Kamla (your chocolate buttons)
Kua hinga te totara i te wao nui a Tane
The totara has fallen in the forest of Tane
I will miss you Mr. Baker..and all your wit, charm and humour. Angels are always on loan.
Kevin there are no words to that express how much yoir loss means to so many people. Will never forget your laugh and hugs.
Was an honour to call you a friend. Love and hugs to you Jonathon and thankyou for streaming the farewell. Watched it and laughed and reminisced from Brisbane. xxx
It was a privilege to be part of the celebration of Kevin’s life by live stream. Thank you for making this available .
Kevin was a delightful man, and I’m so sorry that he has gone. I had a lovely time in my garden today enjoying the flowers of the cuttings he generously gave me when we stayed at your BnB. Helene and I both have fond memories of him from that visit, and of course I enjoyed our interactions when in GALS, backstage and at your wedding.
Catherine and Helene
Jonathan & Family, thinking of you over the time, A big thank you Kevin for colouring our world and giving back to our community. Very big loss. Rest In Peace xxx
I have known Kevin all my life. Our parents where good friends and grew up with the Baker boys. As I couldn't make it to the funeral I watch it live,and it was a beautiful service. Kevin was a very caring and loving person and always had time for people.He will always be in my heart and thoughts.
Dear Kevin. I can hear you chuckling, hear your voice. Y our marriage with Dear Jonathan was n inspiration to us all. May Buffy delight the Yniverse forever. Kee[ flying dear one, continue to surround Jonathan with you love. XXXXX
Feel so very sad today dear Kevin. You were a warm, generous and kind man in so many peoples lives. I wish I could be there with your friends and family today as they all celebrate your life in Aotearoa. So pleased to be able to celebrate you and cry, live streaming here in Melbourne. Kia Kaha to Jonathan, your friends and whanau.
My memories of your support and assistance dear Kevin are both warming and endearing. Your smile and laugh infectious. Gentle words that helped settle were always received with appreciation, along with your approach. Rest now gentle man, taken albeit to soon.....Love and thoughts to Jonathan and your family at this time too. Arohanui O. x
Dear Kevin you will always for me be the epitome of unconditional love.
Your legacy of that love will stay with me forever.

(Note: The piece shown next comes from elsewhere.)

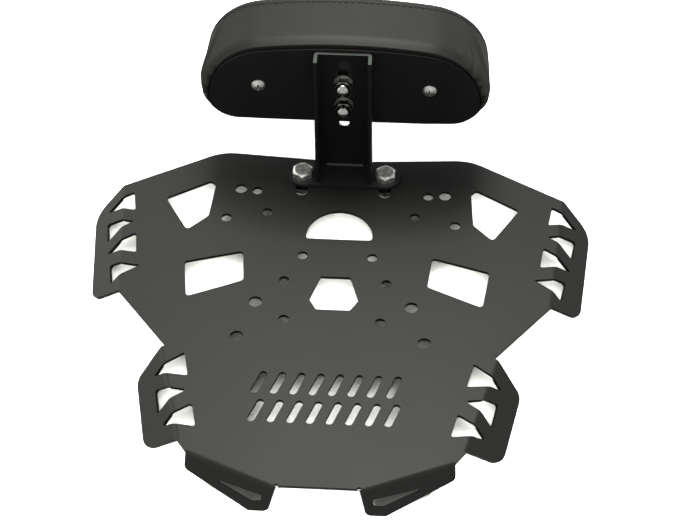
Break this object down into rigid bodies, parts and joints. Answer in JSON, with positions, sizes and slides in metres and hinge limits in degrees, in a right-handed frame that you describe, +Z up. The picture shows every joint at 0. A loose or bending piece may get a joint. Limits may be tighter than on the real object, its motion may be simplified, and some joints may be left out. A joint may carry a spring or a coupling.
{
  "type": "luggage rack with backrest",
  "caption": "Folded sheet luggage rack for a motorbike tail, with trussed drop-down edges, strap windows and mounting holes, and a padded backrest clamped in slots on a folded upright",
  "frame": {"origin": "on the deck's underside, midway between the middle pair of mounting holes", "axes": "+X to the rider's right, +Y forwards to the rider, +Z up"},
  "size_m": [0.4432, 0.4385, 0.1764],
  "materials": {
    "deck_coat": "satin",
    "bracket_coat": "satin",
    "plated_steel": "satin",
    "board": "matte",
    "foam": "matte",
    "cover": "satin"
  },
  "bodies": {
    "rack": {"rack_plate": "deck_coat"},
    "bracket": {"foot_plate": "bracket_coat", "upright_channel": "bracket_coat", "foot_weld": "bracket_coat", "clamp_bolt_left": "plated_steel", "clamp_bolt_right": "plated_steel", "clamp_washer_left": "plated_steel", "clamp_washer_right": "plated_steel", "clamp_nut_left": "plated_steel", "clamp_nut_right": "plated_steel"},
    "pad": {"backrest_plate": "bracket_coat", "pad_bolt_lower": "plated_steel", "pad_bolt_upper": "plated_steel", "pad_washer_lower": "plated_steel", "pad_washer_upper": "plated_steel", "cap_nut_lower": "plated_steel", "cap_nut_upper": "plated_steel", "pad_screw_left": "plated_steel", "pad_screw_right": "plated_steel", "tee_nut_left": "plated_steel", "tee_nut_right": "plated_steel", "pad_board": "board", "foam_core": "foam", "pad_cover": "cover"}
  },
  "joints": [
    {"name": "foot_slide", "type": "slide", "parent": "rack", "child": "bracket", "axis": [0, 1, 0], "range_m": [-0.018, 0]},
    {"name": "pad_slide", "type": "slide", "parent": "bracket", "child": "pad", "axis": [0, 0, 1], "range_m": [-0.0263, 0.0191]}
  ]
}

Kevin a beautiful man you were. We worked for many years on various mental health projects through Like Minds Like Mine and the Mental Health Foundation of NZ. And then I always love you as Buffy and Bimbo you were amazing together and entertained thousands and bought many smiles and warmth to our hearts. Thankyou for all the amazing memories. Moe mai ra Rangatira
Dearest Kevin gave unstintingly to our world. His beautiful wise happy soul reached out and touched us all making us expand happily and become better and more loving human beings. Kevin beloved friend, thank you for your priceless gifts of joy, inspiration, selfless generosity and unforgettable chuckling laughter....bringing peace into our hearts.... Darling man... your work will continue... always in our hearts.... Your priceless gifts will live on. Jennifer Hagberg
Kevin, you were a bright light for me. Your warmth and intelligence held me solid during difficult times. We often laughed through my tears and your unconditional regard for the work I was doing gave me the strength to continue. Thank you, my friend, you will be missed.
Darling Kevin, you were such a bright spirit. Warm and wonderful. I will miss you not being in this world.